The major difference between regular and storm troopers however was in the equipment they carried, for although they were still riflemen this was not their usual weapon. Typically storm troopers went into battle heavily armed with grenades, and would also carry an assortment of knives, clubs, pistols and other weapons suitable for close-quarter fighting in the confined spaces of an enemy trench. Wire cutters and other equipment appropriate for the mission were also common, but on occasion the weapon was as crude as an entrenching tool with the blade sharpened. These Strelets figures carry much of this sort of kit, with grenades tucked into belts or carried in bags as you would expect. However the design is not always particularly appropriate here. In particular, although several carry bags with grenades these are all short, causing the grenades to stick out by a good way, which would make them easy to lose, particularly when crawling towards the target. In reality the bags were deep and carried each side of the chest, not under the arm as shown here. Many have gas mask containers and some also have the bandoliers of extra ammunition, but one common item missing here is the long-handled spade.
Apart from the various clubs and knives one man has a pistol with a shoulder stock attached, and several others have holstered pistols, which again is accurate. Several have rifles slung, which was normal, although no one is actually using their rifle.
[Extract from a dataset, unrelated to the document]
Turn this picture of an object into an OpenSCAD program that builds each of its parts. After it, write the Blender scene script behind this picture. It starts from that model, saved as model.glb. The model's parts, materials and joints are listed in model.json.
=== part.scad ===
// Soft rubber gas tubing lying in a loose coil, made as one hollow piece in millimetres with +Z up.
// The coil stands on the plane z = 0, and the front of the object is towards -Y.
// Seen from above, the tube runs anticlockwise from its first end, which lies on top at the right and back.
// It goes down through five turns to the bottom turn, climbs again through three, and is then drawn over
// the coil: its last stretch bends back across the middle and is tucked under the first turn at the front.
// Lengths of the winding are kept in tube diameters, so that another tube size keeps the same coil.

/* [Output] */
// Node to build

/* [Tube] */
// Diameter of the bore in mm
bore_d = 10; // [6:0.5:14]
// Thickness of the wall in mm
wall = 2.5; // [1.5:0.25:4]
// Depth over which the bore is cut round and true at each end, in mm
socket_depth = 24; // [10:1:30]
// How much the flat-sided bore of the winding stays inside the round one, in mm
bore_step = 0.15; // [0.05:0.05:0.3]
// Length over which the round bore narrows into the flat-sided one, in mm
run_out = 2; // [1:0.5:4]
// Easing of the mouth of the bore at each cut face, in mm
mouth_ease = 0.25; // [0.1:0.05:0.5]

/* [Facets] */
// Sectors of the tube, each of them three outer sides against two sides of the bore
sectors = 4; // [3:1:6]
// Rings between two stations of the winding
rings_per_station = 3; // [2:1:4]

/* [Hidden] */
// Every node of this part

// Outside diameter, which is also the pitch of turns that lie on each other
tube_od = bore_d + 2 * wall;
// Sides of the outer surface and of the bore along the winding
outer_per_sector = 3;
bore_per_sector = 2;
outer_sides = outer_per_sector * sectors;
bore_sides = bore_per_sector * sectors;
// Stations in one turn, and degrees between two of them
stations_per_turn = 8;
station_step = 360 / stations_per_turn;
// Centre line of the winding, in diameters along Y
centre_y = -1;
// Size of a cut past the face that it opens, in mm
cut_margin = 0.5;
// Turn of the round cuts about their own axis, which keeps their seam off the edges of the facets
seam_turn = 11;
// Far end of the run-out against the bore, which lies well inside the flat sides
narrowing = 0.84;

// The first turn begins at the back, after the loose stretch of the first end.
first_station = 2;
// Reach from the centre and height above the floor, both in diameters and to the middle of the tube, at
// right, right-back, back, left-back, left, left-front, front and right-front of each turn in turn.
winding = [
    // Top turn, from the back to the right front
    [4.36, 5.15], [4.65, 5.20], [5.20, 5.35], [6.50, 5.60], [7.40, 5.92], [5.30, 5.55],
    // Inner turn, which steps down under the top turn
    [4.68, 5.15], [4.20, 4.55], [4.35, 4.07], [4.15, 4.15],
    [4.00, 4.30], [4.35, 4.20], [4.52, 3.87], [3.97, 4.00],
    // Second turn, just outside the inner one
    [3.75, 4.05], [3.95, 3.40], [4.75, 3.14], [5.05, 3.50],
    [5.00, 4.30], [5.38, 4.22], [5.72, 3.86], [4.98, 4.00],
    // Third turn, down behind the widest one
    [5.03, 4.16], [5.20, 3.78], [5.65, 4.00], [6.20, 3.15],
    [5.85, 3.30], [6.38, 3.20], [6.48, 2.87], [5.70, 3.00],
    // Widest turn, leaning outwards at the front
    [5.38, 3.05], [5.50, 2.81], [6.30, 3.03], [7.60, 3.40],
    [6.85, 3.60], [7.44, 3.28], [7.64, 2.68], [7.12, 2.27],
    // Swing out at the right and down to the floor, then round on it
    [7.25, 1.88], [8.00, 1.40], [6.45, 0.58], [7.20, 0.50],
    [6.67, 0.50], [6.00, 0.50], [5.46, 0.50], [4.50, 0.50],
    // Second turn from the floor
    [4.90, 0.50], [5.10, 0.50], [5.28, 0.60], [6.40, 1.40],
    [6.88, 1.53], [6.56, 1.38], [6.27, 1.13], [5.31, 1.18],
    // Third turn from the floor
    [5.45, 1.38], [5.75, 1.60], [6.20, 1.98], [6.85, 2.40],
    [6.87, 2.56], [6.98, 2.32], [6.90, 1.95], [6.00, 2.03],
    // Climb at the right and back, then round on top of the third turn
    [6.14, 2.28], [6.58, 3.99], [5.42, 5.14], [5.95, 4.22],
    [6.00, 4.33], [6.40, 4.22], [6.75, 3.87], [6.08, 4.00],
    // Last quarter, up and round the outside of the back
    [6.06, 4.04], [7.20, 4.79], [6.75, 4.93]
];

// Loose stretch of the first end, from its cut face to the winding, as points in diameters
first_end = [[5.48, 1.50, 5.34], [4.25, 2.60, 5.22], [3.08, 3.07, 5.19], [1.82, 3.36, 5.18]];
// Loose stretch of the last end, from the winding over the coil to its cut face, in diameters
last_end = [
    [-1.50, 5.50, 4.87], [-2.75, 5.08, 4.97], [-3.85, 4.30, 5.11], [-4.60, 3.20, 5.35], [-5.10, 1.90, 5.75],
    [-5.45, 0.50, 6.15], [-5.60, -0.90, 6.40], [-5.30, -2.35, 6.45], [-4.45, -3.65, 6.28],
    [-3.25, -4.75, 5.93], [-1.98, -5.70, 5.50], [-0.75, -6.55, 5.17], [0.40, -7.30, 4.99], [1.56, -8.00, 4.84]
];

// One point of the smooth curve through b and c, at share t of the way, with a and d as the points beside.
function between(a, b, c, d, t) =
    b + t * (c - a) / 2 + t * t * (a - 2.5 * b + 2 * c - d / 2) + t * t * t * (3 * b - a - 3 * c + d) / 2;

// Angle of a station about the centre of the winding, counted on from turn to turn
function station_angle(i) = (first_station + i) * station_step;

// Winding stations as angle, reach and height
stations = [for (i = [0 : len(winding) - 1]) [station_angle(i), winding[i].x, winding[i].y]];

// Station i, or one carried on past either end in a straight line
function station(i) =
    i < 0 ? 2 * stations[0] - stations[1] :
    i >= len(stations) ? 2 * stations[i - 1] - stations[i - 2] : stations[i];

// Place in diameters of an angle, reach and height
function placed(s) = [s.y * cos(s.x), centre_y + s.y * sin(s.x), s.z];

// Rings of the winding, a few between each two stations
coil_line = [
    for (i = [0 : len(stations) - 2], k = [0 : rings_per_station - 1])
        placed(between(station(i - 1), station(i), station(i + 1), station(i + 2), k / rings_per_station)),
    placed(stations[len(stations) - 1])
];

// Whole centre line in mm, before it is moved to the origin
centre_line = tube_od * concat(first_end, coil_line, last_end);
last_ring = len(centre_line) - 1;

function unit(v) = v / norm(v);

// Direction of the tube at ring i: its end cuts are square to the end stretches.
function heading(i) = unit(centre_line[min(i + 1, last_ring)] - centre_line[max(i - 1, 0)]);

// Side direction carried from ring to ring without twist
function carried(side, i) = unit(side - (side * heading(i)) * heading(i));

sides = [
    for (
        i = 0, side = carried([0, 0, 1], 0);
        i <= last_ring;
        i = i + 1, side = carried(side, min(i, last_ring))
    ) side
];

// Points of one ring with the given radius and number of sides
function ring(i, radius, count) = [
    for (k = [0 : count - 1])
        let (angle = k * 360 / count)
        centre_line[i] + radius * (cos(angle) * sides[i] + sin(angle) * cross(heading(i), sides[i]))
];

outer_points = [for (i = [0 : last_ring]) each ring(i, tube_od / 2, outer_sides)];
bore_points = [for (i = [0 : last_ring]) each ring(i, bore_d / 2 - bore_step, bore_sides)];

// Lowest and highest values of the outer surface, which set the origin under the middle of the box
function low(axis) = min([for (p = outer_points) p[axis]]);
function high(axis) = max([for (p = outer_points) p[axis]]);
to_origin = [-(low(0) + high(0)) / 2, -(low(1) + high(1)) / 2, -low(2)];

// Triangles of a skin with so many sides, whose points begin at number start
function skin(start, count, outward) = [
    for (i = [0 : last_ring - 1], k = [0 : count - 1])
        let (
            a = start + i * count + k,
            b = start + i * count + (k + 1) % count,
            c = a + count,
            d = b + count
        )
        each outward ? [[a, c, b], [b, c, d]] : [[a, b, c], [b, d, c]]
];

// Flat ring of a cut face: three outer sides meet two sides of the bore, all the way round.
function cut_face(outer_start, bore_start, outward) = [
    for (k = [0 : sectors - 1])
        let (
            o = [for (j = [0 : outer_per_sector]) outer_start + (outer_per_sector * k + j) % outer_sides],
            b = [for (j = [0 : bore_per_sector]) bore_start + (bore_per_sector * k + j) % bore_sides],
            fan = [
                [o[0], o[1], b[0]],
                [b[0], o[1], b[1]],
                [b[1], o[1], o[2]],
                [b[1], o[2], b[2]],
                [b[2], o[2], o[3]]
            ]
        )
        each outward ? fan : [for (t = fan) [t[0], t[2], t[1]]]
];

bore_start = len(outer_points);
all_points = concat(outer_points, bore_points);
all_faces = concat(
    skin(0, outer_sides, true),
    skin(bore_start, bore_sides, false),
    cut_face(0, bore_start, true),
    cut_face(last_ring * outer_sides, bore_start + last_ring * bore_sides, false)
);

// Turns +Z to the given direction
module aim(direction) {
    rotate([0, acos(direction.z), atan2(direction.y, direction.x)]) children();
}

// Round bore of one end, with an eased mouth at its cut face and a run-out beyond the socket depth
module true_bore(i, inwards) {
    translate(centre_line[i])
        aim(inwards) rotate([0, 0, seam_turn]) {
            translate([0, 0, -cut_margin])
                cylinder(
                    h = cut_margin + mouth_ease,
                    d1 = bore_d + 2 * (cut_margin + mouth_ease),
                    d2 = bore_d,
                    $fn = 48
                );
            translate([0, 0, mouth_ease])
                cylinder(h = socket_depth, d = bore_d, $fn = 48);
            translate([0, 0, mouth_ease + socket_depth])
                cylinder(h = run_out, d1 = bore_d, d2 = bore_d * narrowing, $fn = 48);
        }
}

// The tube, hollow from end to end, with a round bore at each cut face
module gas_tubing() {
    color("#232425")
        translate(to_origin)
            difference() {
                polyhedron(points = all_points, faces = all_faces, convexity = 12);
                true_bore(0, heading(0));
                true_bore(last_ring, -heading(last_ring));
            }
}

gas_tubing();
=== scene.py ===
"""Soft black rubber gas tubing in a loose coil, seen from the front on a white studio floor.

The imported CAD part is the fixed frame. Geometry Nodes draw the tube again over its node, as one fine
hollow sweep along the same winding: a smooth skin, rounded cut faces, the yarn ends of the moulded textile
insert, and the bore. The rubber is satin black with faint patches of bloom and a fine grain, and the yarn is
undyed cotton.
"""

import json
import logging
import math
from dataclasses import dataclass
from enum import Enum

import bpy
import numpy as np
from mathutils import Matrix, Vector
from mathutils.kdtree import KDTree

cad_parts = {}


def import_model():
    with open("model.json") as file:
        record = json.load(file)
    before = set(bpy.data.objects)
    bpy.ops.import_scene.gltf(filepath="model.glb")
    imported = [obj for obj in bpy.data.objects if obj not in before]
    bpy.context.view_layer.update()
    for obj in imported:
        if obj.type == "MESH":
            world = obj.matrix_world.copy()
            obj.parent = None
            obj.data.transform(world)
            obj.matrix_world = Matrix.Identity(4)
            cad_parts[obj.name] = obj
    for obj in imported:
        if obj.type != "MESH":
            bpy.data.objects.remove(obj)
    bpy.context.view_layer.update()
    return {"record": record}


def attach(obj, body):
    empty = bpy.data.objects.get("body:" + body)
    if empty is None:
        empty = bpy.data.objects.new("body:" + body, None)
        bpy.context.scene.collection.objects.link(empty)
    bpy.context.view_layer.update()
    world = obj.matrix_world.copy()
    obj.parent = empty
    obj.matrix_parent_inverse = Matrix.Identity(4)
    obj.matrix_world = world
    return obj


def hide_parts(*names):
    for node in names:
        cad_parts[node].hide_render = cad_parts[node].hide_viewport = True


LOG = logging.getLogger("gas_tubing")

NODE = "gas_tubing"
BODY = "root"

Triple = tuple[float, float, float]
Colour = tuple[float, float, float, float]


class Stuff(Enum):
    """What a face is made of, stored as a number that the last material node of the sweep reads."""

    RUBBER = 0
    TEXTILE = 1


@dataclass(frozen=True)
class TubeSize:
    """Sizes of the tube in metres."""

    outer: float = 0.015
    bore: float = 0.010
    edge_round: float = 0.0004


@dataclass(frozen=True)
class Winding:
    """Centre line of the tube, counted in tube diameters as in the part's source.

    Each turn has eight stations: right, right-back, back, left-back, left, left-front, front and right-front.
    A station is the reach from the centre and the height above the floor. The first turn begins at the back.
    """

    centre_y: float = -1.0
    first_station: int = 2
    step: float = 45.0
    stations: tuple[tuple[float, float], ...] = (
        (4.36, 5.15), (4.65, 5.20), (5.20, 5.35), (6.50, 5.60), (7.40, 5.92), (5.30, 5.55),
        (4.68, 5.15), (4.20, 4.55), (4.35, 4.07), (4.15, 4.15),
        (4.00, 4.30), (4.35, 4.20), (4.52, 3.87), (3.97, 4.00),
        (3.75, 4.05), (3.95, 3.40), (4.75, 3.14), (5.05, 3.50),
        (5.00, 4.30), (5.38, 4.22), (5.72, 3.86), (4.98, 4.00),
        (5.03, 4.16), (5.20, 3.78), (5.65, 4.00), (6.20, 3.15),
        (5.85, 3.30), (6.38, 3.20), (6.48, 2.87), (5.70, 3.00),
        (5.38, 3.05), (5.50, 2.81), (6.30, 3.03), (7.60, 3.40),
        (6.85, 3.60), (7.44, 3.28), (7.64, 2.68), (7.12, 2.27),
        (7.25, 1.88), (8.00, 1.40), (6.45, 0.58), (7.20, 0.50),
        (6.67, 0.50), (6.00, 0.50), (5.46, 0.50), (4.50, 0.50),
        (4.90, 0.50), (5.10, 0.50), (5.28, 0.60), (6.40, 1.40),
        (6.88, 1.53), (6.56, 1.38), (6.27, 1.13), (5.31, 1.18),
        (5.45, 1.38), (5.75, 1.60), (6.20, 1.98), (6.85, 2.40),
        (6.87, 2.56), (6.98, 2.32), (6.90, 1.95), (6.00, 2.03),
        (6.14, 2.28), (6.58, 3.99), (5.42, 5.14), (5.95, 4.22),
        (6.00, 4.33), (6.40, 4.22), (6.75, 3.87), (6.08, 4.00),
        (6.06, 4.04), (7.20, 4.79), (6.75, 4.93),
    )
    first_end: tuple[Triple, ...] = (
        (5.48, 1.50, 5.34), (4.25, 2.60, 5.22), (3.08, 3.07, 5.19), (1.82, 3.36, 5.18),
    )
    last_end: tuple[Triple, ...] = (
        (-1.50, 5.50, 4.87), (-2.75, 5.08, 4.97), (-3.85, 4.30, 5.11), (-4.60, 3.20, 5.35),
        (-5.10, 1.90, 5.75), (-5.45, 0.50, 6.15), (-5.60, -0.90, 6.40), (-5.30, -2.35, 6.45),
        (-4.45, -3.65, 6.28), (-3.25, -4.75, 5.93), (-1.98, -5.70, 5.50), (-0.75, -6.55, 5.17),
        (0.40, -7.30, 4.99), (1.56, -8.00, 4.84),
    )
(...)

There is a very nice two-man flamethrower team which is quite authentic, but two weapons require particular comment. At the end of our second row is a soldier carrying the lightened version of the German MG08 machine gun, the MG 08/15. The purpose of lightening it was to provide a more mobile fire support, but even lightened the MG 08/15 was still a heavy beast and took a strong man to carry it. In theory it could be fired on the move, and it does have the 100-round magazine attached, so this is possible, although more likely it is being carried forward in support of an advance. Either way it is a good addition to the set which, incidentally, lacks another late war weapon, the MP18. Lastly there is the final figure in the top row. This is a prone man holding a long pole with what looks like grenade charges on the end, so presumably this fulfilled the same task as the British Bangalore torpedo, but we could not find any evidence for this device.
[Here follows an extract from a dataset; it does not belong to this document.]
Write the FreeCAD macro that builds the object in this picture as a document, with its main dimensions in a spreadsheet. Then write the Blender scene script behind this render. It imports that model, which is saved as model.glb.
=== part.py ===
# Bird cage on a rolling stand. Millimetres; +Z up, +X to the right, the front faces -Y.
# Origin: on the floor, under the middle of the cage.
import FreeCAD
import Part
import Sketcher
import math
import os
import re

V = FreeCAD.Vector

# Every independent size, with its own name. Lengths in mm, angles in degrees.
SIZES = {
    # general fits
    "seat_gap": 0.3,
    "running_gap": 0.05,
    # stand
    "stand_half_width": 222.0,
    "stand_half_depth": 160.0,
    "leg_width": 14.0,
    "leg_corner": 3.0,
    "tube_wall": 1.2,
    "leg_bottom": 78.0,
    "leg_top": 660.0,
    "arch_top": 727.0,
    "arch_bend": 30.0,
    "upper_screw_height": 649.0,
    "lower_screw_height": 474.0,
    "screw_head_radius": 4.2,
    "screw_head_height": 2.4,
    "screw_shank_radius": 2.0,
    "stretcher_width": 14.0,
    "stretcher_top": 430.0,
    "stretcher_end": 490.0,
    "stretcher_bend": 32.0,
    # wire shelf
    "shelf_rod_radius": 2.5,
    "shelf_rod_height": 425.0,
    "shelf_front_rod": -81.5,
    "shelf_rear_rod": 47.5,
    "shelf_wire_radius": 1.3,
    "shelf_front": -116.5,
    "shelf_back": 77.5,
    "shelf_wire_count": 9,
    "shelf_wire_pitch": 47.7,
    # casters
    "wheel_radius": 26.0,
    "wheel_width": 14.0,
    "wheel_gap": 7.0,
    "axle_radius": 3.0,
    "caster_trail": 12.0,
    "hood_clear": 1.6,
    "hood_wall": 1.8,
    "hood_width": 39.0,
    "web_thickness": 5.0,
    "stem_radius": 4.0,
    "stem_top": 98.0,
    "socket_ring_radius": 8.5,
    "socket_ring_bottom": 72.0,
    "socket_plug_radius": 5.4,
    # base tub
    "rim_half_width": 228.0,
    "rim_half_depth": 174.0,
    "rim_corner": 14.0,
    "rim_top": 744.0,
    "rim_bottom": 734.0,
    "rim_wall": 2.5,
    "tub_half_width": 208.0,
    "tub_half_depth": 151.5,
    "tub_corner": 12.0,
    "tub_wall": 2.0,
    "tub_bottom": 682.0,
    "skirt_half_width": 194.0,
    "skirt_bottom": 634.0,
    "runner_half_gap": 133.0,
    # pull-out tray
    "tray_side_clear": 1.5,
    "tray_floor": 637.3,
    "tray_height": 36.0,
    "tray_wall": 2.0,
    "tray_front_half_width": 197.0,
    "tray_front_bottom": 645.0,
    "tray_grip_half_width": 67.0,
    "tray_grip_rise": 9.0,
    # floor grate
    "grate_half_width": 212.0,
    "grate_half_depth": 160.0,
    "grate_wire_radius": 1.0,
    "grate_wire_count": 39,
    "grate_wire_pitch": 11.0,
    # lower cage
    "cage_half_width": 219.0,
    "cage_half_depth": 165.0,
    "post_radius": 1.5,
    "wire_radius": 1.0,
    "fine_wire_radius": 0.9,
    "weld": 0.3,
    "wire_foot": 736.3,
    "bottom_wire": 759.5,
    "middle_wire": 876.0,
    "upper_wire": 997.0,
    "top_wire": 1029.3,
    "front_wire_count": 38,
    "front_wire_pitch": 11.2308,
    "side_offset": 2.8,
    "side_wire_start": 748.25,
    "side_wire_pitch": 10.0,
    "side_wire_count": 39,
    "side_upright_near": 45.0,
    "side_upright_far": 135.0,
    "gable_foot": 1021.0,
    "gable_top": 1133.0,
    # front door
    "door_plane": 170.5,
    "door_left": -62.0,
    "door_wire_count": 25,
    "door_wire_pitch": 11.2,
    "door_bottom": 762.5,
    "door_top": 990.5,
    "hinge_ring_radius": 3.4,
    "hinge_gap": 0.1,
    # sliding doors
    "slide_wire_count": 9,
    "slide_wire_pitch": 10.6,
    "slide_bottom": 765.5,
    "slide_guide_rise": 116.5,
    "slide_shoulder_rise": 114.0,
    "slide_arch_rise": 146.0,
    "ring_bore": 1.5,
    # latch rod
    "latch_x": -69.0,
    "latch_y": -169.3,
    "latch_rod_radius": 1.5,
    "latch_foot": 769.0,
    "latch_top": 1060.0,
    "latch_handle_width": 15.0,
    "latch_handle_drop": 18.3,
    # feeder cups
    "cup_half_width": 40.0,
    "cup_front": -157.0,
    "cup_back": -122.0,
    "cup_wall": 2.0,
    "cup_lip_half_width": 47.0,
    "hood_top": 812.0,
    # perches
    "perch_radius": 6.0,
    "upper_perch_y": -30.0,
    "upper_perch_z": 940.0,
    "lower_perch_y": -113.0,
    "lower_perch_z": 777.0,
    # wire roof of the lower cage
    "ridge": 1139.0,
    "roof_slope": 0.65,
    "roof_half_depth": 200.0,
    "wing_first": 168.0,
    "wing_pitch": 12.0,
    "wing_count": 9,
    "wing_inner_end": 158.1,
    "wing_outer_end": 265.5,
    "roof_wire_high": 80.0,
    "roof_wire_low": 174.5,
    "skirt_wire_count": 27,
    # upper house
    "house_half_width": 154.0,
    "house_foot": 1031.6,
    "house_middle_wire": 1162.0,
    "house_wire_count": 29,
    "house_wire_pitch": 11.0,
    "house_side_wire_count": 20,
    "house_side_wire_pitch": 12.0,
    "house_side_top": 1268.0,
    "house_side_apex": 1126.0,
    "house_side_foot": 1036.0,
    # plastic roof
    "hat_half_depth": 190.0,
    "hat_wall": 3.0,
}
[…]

There is one final thing to say about the appearance of these figures. With the success of the steel helmet all armies experimented with more body armour, and the storm troopers were specifically charged with evaluating German armour. Their conclusions, which were shared by all the combatants, were that the armour was too heavy and too cumbersome to make the protection worthwhile, and this was doubly true of raiders like storm troopers who often had to be agile and silent. So while such armour may well have been worn in a few experimental operations, it was largely reserved for sentries and some static machine gunners. With this in mind we felt it was unwise to have three of the poses in this set wearing such armour, as it would have been rare indeed on such men. Even more surprising is that one of these men is the one who has to carry the very heavy MG 08/15, which would surely tax beyond endurance even the strongest of men (especially as he also has the sniper’s additional plate on his helmet).
With a good number of close-quarter combat poses we liked these figures very much and thought they embodied the spirit of the storm trooper nicely. However the execution of the poses is not at all good, with a lot of flat poses which are particularly inappropriate when the man is meant to be swinging something around. Two of the figures are anatomically impossible too. The man in the bottom row holding a knife directly over the centre of his head cannot be reproduced in reality, as well as being a highly unlikely pose. Worse yet is the middle figure in the top row, who has twisted the trunk of his body far beyond anything humanly possible, and with no real hope of correcting this by cutting and repositioning. On the plus side we liked the prone man cutting the wire, and the man running with entrenching tool upraised is quite appealing too.
Storm troopers tended to be heavily encumbered with kit of various sorts, and this presents a considerable challenge to Strelets’ sculptors who cannot do small, fine details. The result is enlarged items which almost completely hide the trunk of the body and make for something of a mess where different items are not easy to distinguish. The crude Strelets style is therefore particularly unfortunate here, with some items such as the bipod for the machine gun being especially poor. The faces are quite good, but there is some flash on these figures, and in a couple of places the mould looks to be slightly misaligned too.
The storm troopers were to point the way to infantry tactics for much of the rest of the century, and are fully deserving of a set of their own. However this is not a particularly skilful rendition of them, and the designer or sculptor certainly needs to try and achieve some of the poses themselves before committing them to plastic. The small grenade bags are difficult to understand as by having the grenades visible they make the sculptor’s job harder, and the overuse of body armour looks to be an excessive desire to distinguish these figures from ordinary infantrymen. There are plenty of nice ideas here, but the delivery leaves much to be desired.